Güncelleme Tarihi:
Dolmabahçe Sarayı Muayede Salonu’nda düzenlenen yemek yaklaşık 2 saat sürdü. Basına kapalı olarak gerçekleşen yemeğe, aralarında Azerbaycan Cumhurbaşkanı İlham Aliyev, Katar Emiri Temim Bin Hamad el Sani ve Endonezya Cumhurbaşkanı Yardımcısı Muhammed Yusuf Kalla’nın da bulunduğu 52 ülkeden temsilciler katıldı. Yemekte Cumhurbaşkanı Erdoğan’a eşi Emine Erdoğan eşlik etti.
Erdoğan, yemekte yaptığı konuşmada şunları söyledi:
"Çok değerli misafirler, aziz kardeşlerim, sizleri sevgiyle, saygıyla selamlıyorum. 13. İslam Zirvesi vesilesiyle siz değerli dost ve kardeşlerimi ülkemizde misafir etmekten büyük bir memnuniyet duyuyorum. Sizlerin onuruna, İstanbul’un bu muhteşem, tarihi mekanında evsahipliği yaptığım resmi akşam yemeğine hoş geldiniz.

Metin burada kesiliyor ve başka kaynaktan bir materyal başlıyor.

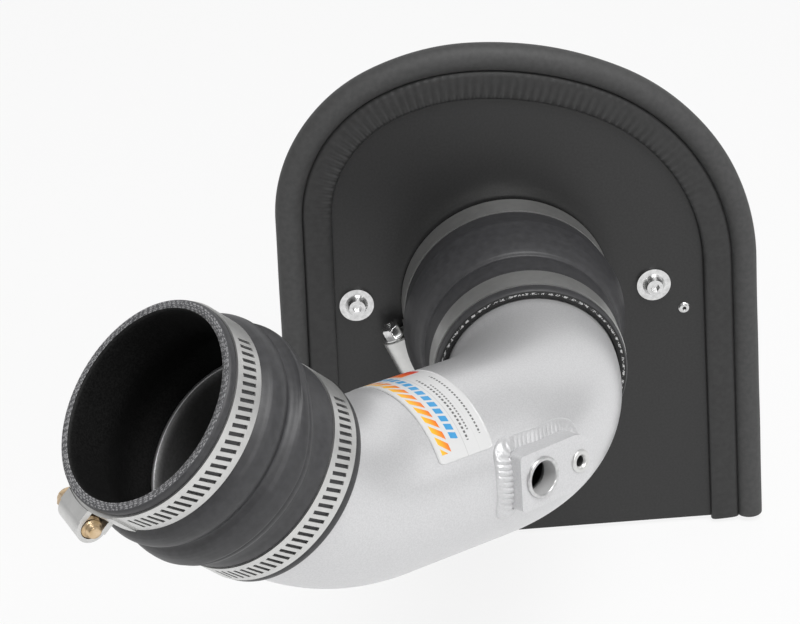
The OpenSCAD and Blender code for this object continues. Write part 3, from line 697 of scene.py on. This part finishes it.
def tube_body():
    """The bent tube: a circle carried along straight, bend, straight, bend and straight. Point (i, j) is
    centre_i + r (cos a_j x_i + sin a_j y_i), once with the outer and once with the inner radius."""
    count = 264
    a = np.linspace(0, 2 * np.pi, count, endpoint=False)
    stations = tube_stations()
    rings = []
    for r, row in ((TUBE_R, stations), (TUBE_R - TUBE_WALL, stations[::-1])):
        circle = np.stack([r * np.cos(a), r * np.sin(a), 0 * a], 1)
        rings += [place.put(circle) for place in row]
    rings = np.array(rings)
    p = rings.reshape(-1, 3)
    f = outward(p, grid_faces(len(rings), count, close_rows=True))
    # inner rings take the inside finish, which is painted shade
    slots = np.repeat(np.arange(len(rings)) >= len(stations), count).astype(int)
    body = new_piece("tube_body", p, f, [tube_coat, tube_inside_painted_shade], slots, ["intake_pipe"])
    n = DRILL_ROUND
    a = np.linspace(0, 2 * np.pi, n, endpoint=False)
    ends = np.concatenate([
        np.stack([TUBE_HOLE_R * np.cos(a) - SENSOR_OFF, TUBE_HOLE_R * np.sin(a), 0 * a + z], 1)
        for z in (DRILL_LOW, DRILL_HIGH)])
    caps = [list(range(n))[::-1], list(range(n, 2 * n))]
    drill = new_piece("drill", at_pad.put(ends), outward(ends, grid_faces(2, n) + caps), [tube_inside_painted_shade])
    cut = body.modifiers.new("bore", "BOOLEAN")
    cut.object = drill
    cut.solver = "EXACT"
    whole = body.evaluated_get(bpy.context.evaluated_depsgraph_get())
    mesh = bpy.data.meshes.new_from_object(whole)
    body.modifiers.clear()
    body.data = mesh
    bpy.data.objects.remove(drill)


SENSOR_OFF, INSERT_OFF, PAD_H = 9.2, 12.7, 44.5


def fitting(name, profile, place, finishes, cad, dark_below=0.0, thread=0.0):
    """A small turned fitting: its closed profile goes round its axis; a thread is a helix on the bore."""
    line = smooth_line(profile, 150)

    def helix(a, r, z):
        """A thread of 0.8 mm pitch on the bore's wall."""
        turns = (z / 0.8 + a / (2 * np.pi)) % 1.0
        return thread * np.abs(2 * turns - 1) * (r < 2.4) * (z < 0.2)

    p, f = turned(line, 96, helix if thread else None)
    rows = np.repeat(np.arange(len(line)), 96)
    # faces nearer the axis than dark_below take the second finish: the bore's own satin in the grommet,
    # painted shade in the insert and the rivet
    slots = (line[rows, 0] < dark_below).astype(int)
    new_piece(name, place.put(p), outward(p, f), finishes, slots, [cad])


tube_body()
fitting("grommet_ring", [
    (6.9, -5.85), (6.9, -2.0), (6.9, 0.55), (7.0, 0.85), (7.35, 1.15), (7.6, 1.2), (8.1, 1.2), (8.45, 1.1),
    (8.68, 0.75), (8.7, 0.3), (8.7, 0.02), (7.82, 0.02), (7.8, -0.3), (7.8, -3.0), (7.8, -5.85), (7.4, -5.9)],
    at_pad.then([-SENSOR_OFF, 0, PAD_H]), [machined, bore_satin], "sensor_grommet", 6.95)
# the insert's bore takes the near-black second finish: painted shade in the hole
fitting("threaded_insert", [
    (0.02, -4.6), (2.0, -4.6), (2.1, -4.3), (2.1, -2.0), (2.1, -0.7), (2.4, -0.1), (2.9, 0.7), (3.2, 0.9),
    (4.2, 0.9), (4.6, 0.8), (4.85, 0.5), (4.9, 0.1), (4.88, 0.02), (3.52, 0.02), (3.5, -0.3), (3.5, -5.4),
    (3.3, -5.55), (0.02, -5.6)],
    at_pad.then([INSERT_OFF, 0, PAD_H]), [insert_zinc, painted_recess_shade], "sensor_insert", 2.15, 0.22)
# the rivet's hole takes the near-black second finish: painted shade in the hole
fitting("blind_rivet", [
    (0.02, 0.35), (0.7, 0.35), (0.78, 0.5), (0.85, 1.05), (1.05, 1.2), (1.5, 1.2), (2.2, 0.95), (2.75, 0.5),
    (2.88, 0.15), (2.86, 0.02), (1.62, 0.02), (1.6, -0.2), (1.6, -1.95), (1.7, -2.02), (2.5, -2.02),
    (2.56, -2.2), (2.5, -2.9), (2.2, -3.15), (1.6, -3.2), (0.02, -3.2)],
    shield_front.then([85.0, -13.7, 0]), [white_zinc, painted_recess_shade], "shield_rivet", 0.82)


# ---------------------------------------------------------------- label
LABEL_WIDE = 28.0


def label_material():
    """Printed film with plain colour fields: u runs across the label from the throttle side, v along it."""
    m, b = material("label_film", tone(0.66), 0.3)
    m_uv = node(m, "ShaderNodeUVMap")
    m_uv.uv_map = "print"
    split = node(m, "ShaderNodeSeparateXYZ")
    wire(m, m_uv.outputs["UV"], split.inputs["Vector"])

    def between(x, lo, hi):
        """1 where x lies between the two bounds."""
        return calc(m, "MULTIPLY", calc(m, "GREATER_THAN", x, lo), calc(m, "LESS_THAN", x, hi))

    u, v = calc(m, "SUBTRACT", LABEL_WIDE, split.outputs["X"]), split.outputs["Y"]

    def fade(x, lo, hi, c0, c1):
        """Colour that goes from c0 at lo to c1 at hi."""
        r = node(m, "ShaderNodeValToRGB")
        r.color_ramp.elements[0].color = (*c0, 1)
        r.color_ramp.elements[1].color = (*c1, 1)
        wire(m, calc(m, "DIVIDE", calc(m, "SUBTRACT", x, lo), hi - lo), r.inputs["Fac"])
        return r.outputs["Color"]

    def broken(pitch, share, slope):
        """Slanted bars along v: share of each pitch is 1."""
        t = calc(m, "FRACT", calc(m, "DIVIDE", calc(m, "ADD", v, calc(m, "MULTIPLY", u, slope)), pitch))
        return calc(m, "LESS_THAN", t, share)

    def marks(lo, hi, start, end, pitch, share, slope):
        """Slanted bars in one column of u, between two places along v."""
        return calc(m, "MULTIPLY", between(u, lo, hi),
                    calc(m, "MULTIPLY", between(v, start, end), broken(pitch, share, slope)))

    paper = tone(0.66)
    sun = fade(u, 2.6, 7.4, (0.93, 0.55, 0.04), (0.80, 0.16, 0.02))
    red = fade(u, 16.0, 26.0, (0.88, 0.20, 0.02), (0.78, 0.03, 0.05))
    color = paper
    for mask, ink in (
            (marks(2.6, 7.4, 3.5, 74, 5.2, 0.66, 0.9), sun),
            (marks(9.6, 13.0, 8, 70, 3.9, 0.70, 0.3), (0.06, 0.32, 0.62)),
            (between(u, 14.6, 14.85), tone(0.5)), (between(u, 20.9, 21.1), tone(0.6)),
            (marks(16.6, 17.6, 6, 42, 1.8, 0.58, 0.0), tone(0.12)),
            (marks(18.7, 19.5, 10, 36, 1.4, 0.58, 0.0), tone(0.16)),
            (marks(23.4, 24.3, 7, 42, 1.6, 0.58, 0.0), tone(0.14)),
            (calc(m, "MULTIPLY", between(u, 15.6, 25.4), between(v, 50, 61)), red),
            (between(v, 47.9, 48.15), tone(0.6))):
        color = lay(m, color, mask, ink)
    wire(m, color, b.inputs["Base Color"])
    return m


def pipe_label():
    """Film wrapped on the straight between the bends: (u, v) goes to (r cos a, r sin a, z) with
    a = start + v / r; the corners are rounded by drawing the ends of each row in."""
    wide, radius = LABEL_WIDE, TUBE_R + 0.06
    long = math.radians(118.0) * radius
    v = np.concatenate([np.linspace(0, 2, 12), np.linspace(2.4, long - 2.4, 150),
                        np.linspace(long - 2, long, 12)])
    ends = np.clip(2 - np.minimum(v, long - v), 0, 2)
    draw = 2 - np.sqrt(np.clip(4 - ends ** 2, 0, 4))
    s = np.linspace(0, 1, 24)
    u = draw[:, None] + s[None] * (wide - 2 * draw[:, None])
    a = math.radians(-146.0) + v[:, None] / radius + 0 * u
    top = radius + 0.24
    shell = []
    for r in (radius, top):
        shell.append(np.stack([r * np.cos(a), r * np.sin(a), 19.5 + u], -1).reshape(-1, 3))
    n, m = u.shape
    f = [q[::-1] for q in grid_faces(n, m, close_cols=False)]
    f += grid_faces(n, m, close_cols=False, base=n * m)
    rim = ([j for j in range(m)] + [i * m + m - 1 for i in range(1, n)]
           + [(n - 1) * m + j for j in range(m - 2, -1, -1)] + [i * m for i in range(n - 2, 0, -1)])
    for i in range(len(rim)):
        k = rim[(i + 1) % len(rim)]
        f.append([rim[i], k, k + n * m, rim[i] + n * m])
    p = np.concatenate(shell)
    uv = np.tile(np.stack([u, v[:, None] + 0 * u], -1).reshape(-1, 2), (2, 1))
    new_piece("pipe_sticker", at_mid.put(p), outward(p, f), [label_material()], None,
              ["pipe_label"], uv)


pipe_label()


# ---------------------------------------------------------------- air filter
gauze, s = material("oiled_gauze", (0.22, 0.012, 0.01), 0.75)
speckle(gauze, s, 1500, (0.15, 0.008, 0.007), (0.30, 0.02, 0.015), 0.3)


def filter_pleats():
    """Pleated cone: the radius swings between the outer and the inner cone as a rounded triangle of the
    angle, 56 times round, and a second sheet 0.9 mm inside closes it."""
    count, per = 56, 14
    a = np.linspace(0, 2 * np.pi, count * per, endpoint=False)
    swing = 2 / np.pi * np.arcsin(0.97 * np.sin(count * a))
    y = np.linspace(51.2, 135.2, 60)
    share = (y - y[0]) / (y[-1] - y[0])
    outer = 70.0 + (58.0 - 70.0) * share
    rings = []
    for inset in (0.0, 0.9):
        low, high = outer - 12.6 - inset + 0.9, outer - 0.4 - inset
        r = (low + high)[:, None] / 2 + (high - low)[:, None] / 2 * swing[None]
        weave = 0.12 * np.sin(y * 2.2)[:, None]
        rings.append(np.stack([(r + weave) * np.cos(a), 0 * r + y[:, None], (r + weave) * np.sin(a)], -1))
    loop = np.concatenate([rings[0], rings[1][::-1]])
    p = loop.reshape(-1, 3)
    f = grid_faces(len(loop), len(a), close_rows=True)
    new_piece("filter_pleats", p, outward(p, f), [gauze], None, ["filter_media"])


filter_pleats()

# ---------------------------------------------------------------- camera
CAMERA_AT = np.array([-138.88, -1041.44, 515.64]) * MM
RIGHT = np.array([0.99468, -0.0991, -0.02798])
FORWARD = np.array([0.07628, 0.89159, -0.44638])
UP = np.array([0.06918, 0.44187, 0.89441])
FOCAL_PX, SENSOR_MM, PHOTO_WIDE = 2500, 36.0, 800

cam_data = bpy.data.cameras.new("camera")
cam_data.sensor_width = SENSOR_MM
cam_data.lens = FOCAL_PX * SENSOR_MM / PHOTO_WIDE
cam_data.clip_end = 20.0
camera = bpy.data.objects.new("camera", cam_data)
turn = np.eye(4)
turn[:3, 0], turn[:3, 1], turn[:3, 2], turn[:3, 3] = RIGHT, UP, -FORWARD, CAMERA_AT
camera.matrix_world = Matrix(turn.tolist())
bpy.context.scene.collection.objects.link(camera)
bpy.context.scene.camera = camera

# ---------------------------------------------------------------- studio
FLOOR_Z = cad_low.z - 0.002


def backdrop():
    """A flat floor that curves up behind the part: a quarter circle joins it to a wall."""
    n = 48
    a = np.linspace(0, math.pi / 2, n)
    depth = np.concatenate([[-6.0], 2.0 + 1.5 * np.sin(a), [3.5]])
    height = np.concatenate([[0.0], 1.5 * (1 - np.cos(a)), [6.0]]) + FLOOR_Z
    x = np.array([-8.0, 8.0])
    p = np.stack([np.repeat(x, len(depth)), np.tile(depth, 2), np.tile(height, 2)], 1)
    k = len(depth)
    i = np.arange(k - 1)
    f = np.stack([i, i + k, i + k + 1, i + 1], 1)
    mesh = bpy.data.meshes.new("backdrop")
    mesh.from_pydata(p.tolist(), [], f.tolist())
    mesh.polygons.foreach_set("use_smooth", np.ones(len(f), bool))
    o = bpy.data.objects.new("backdrop", mesh)
    bpy.context.scene.collection.objects.link(o)
    m, b = material("pale_backdrop", tone(0.9), 0.9)
    path = node(m, "ShaderNodeLightPath")
    seen = calc(m, "MAXIMUM", path.outputs["Is Camera Ray"],
                calc(m, "MAXIMUM", path.outputs["Is Glossy Ray"], path.outputs["Is Transmission Ray"]))
    white = node(m, "ShaderNodeEmission", strength=1.0)
    mix = node(m, "ShaderNodeMixShader")
    wire(m, calc(m, "MULTIPLY", seen, 0.86), mix.inputs[0])
    wire(m, b.outputs["BSDF"], mix.inputs[1])
    wire(m, white.outputs["Emission"], mix.inputs[2])
    wire(m, mix.outputs["Shader"], m.node_tree.nodes["Material Output"].inputs["Surface"])
    mesh.materials.append(m)
    return o


backdrop()

# the world lights the part at WORLD_LIGHT, and is white only to the camera past the floor's edge
WORLD_LIGHT = 0.385
world = bpy.data.worlds.new("studio")
bpy.context.scene.world = world
world.use_nodes = True
world.node_tree.nodes["Background"].inputs["Color"].default_value = (1, 1, 1, 1)
sky_path = node(world, "ShaderNodeLightPath")
wire(world, calc(world, "MULTIPLY_ADD", sky_path.outputs["Is Camera Ray"], 1 - WORLD_LIGHT, WORLD_LIGHT),
     world.node_tree.nodes["Background"].inputs["Strength"])


def lamp(name, at, aim, size, power):
    """A square area lamp at one point, turned to shine at another."""
    data = bpy.data.lights.new(name, "AREA")
    data.shape = "SQUARE"
    data.size = size
    data.energy = power
    o = bpy.data.objects.new(name, data)
    z = np.array(at, float) - np.array(aim, float)
    z /= np.linalg.norm(z)
    x = np.cross([0, 0, 1], z)
    x /= np.linalg.norm(x)
    t = np.eye(4)
    t[:3, 0], t[:3, 1], t[:3, 2], t[:3, 3] = x, np.cross(z, x), z, at
    o.matrix_world = Matrix(t.tolist())
    bpy.context.scene.collection.objects.link(o)


lamp("key", (0.30, -0.75, 1.6), (0, -0.05, 0), 0.9, 20.5)
lamp("fill", (1.4, -1.0, 0.8), (0, -0.05, 0), 1.2, 3.5)
lamp("front", (0.15, -1.40, 0.62), (-0.02, -0.12, 0), 0.35, 2.5)

bpy.context.scene.view_settings.view_transform = "Standard"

Adalet ve barış için, birlik ve dayanışma temasıyla düzenlediğimiz zirvede, alacağımız kararların İslam alemine hayırlı olmasını diliyorum. Kararları vermek kadar, onları layıkıyla uygulamak da önemlidir. Bu zirveden en büyük beklentimiz, tüm dünyadaki Müslümanlara İslam ülkelerinin birlik ve beraberlik içinde oldukları mesajını verebilmektir. Hedefimiz, tüm İslam aleminin geleceğe umutla bakabilmesini sağlamaktır. İnşallah bu zirve hepimiz için yeni bir dönemin başlamasına vesile olur. Bu zirveyle birlikte, akan kanı ve gözyaşını bir nebze de olsa azaltabilme niyetindeyiz."
"ZOR VE SANCILI BİR DÖNEMDEN GEÇİYORUZ"
"İslam ülkeleri arasında daha iyi bir diyalog ortamının oluşmasına hizmet edebilme gayesiyle yola çıktık. Farklıklarımızı değil, ortak paydalarımızı ön plana çıkarabilmemiz gerekiyor. İslam ülkelerinin küresel refahtan layık oldukları payı alabilmeleri için gerekli adımları atabilmeleri azmiyle bir arada bulunuyoruz. Önümüzdeki sorunlar büyüktür. Çok ciddi meselelerle mücadele ediyor, zor ve sancılı bir dönemden geçiyoruz. Ancak hiçbir zaman ümidimizi kaybedemeyiz.
Biz Müslümanların anlayışında, yeisin, karamsarlığın asla yeri olamaz. Her imtihan iyi değerlendirildiğinde, aynı zamanda bir imkandır, bir fırsattır. BM’den sonra en büyük uluslararası örgüt olan İslam İşbirliği Teşkilatı üyesi ülkeler olarak, göstereceğimiz dayanışma bizleri bugünden çok daha iyi noktalara taşıyacaktır. Bunun için yapmamız gereken şey, her alanda çok çalışmak, dayanışmayı artırmak, kardeşliğimizi perçinlemektir.
Ayrıca, bilime, teknolojiye, iyi eğitime, yani geleceğe, gelecek nesilleri yatırım yapmaktır. Adaleti ve barışı hem içeride, hem dışarıda hakim kılmaktır. Hepimiz kendimiz ve vatandaşlarımız için daha huzurlu, daha mutlu, daha adil bir dünya arzu ediyoruz. Ben bu zirvenin daha müreffeh, daha huzurlu, barış ve dayanışma içindeki İslam alemine katkı sağlamasını arzu ediyorum. dönem Başkanlığımız süresince de bu uğurda gece gündüz çalışacağız."